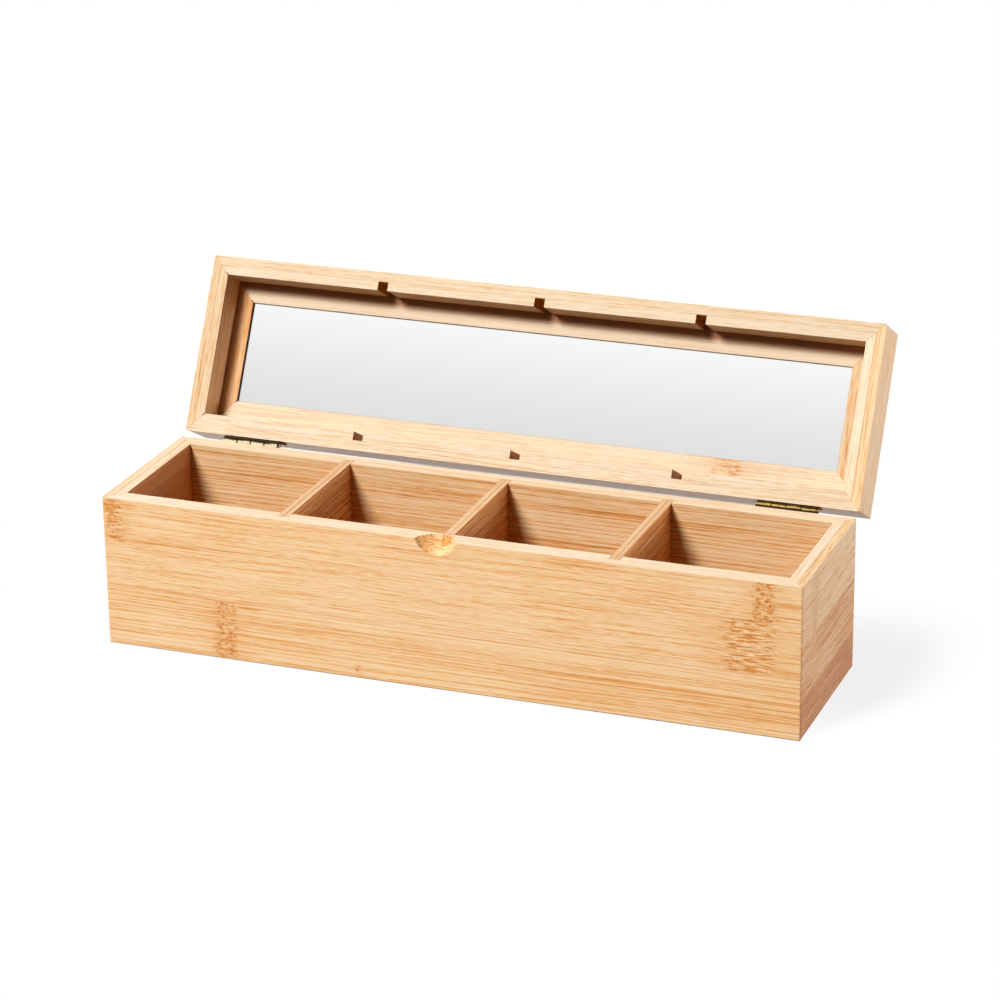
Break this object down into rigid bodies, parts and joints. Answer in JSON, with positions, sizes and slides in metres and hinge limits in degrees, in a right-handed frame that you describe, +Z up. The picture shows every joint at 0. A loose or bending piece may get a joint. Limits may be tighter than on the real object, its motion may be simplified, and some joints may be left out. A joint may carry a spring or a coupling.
{
  "type": "tea bag organizer box",
  "caption": "Long bamboo box with compartments in a row, a thumb scoop in the front wall and a hinged lid with a clear window, shown open.",
  "frame": {"origin": "centre of the box's underside, on the surface it stands on", "axes": "+X along the box's length to its right end, +Y to the back where the hinges are, +Z up"},
  "size_m": [0.35, 0.1599, 0.1576],
  "materials": {
    "bamboo": "pale caramel bamboo, laminated from two plies, matt clear lacquer",
    "glass": "clear polished pane",
    "brass": "bright rolled and plated sheet"
  },
  "bodies": {
    "body": {"front_wall": "bamboo", "back_wall": "bamboo", "left_wall": "bamboo", "right_wall": "bamboo", "bottom_panel": "bamboo", "divider_left": "bamboo", "divider_centre": "bamboo", "divider_right": "bamboo", "hinge_left_body_leaf": "brass", "hinge_left_pin": "brass", "hinge_right_body_leaf": "brass", "hinge_right_pin": "brass", "body_hinge_screws": "brass"},
    "lid": {"lid_front_rail": "bamboo", "lid_back_rail": "bamboo", "lid_left_rail": "bamboo", "lid_right_rail": "bamboo", "window_frame_front": "bamboo", "window_frame_back": "bamboo", "window_frame_left": "bamboo", "window_frame_right": "bamboo", "window_pane": "glass", "hinge_left_lid_leaf": "brass", "hinge_right_lid_leaf": "brass", "lid_hinge_screws": "brass"}
  },
  "joints": [
    {"name": "lid_hinge", "type": "hinge", "parent": "body", "child": "lid", "pos_m": [0, 0.04765, 0.0761], "axis": [1, 0, 0], "range_deg": [0, 118.6]}
  ]
}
◆ ◆ ◆ ◆ ◆
STATED EXERCISE: Return nothing except the number of lines that include the string "with".

ANSWER TO THE TASK: 2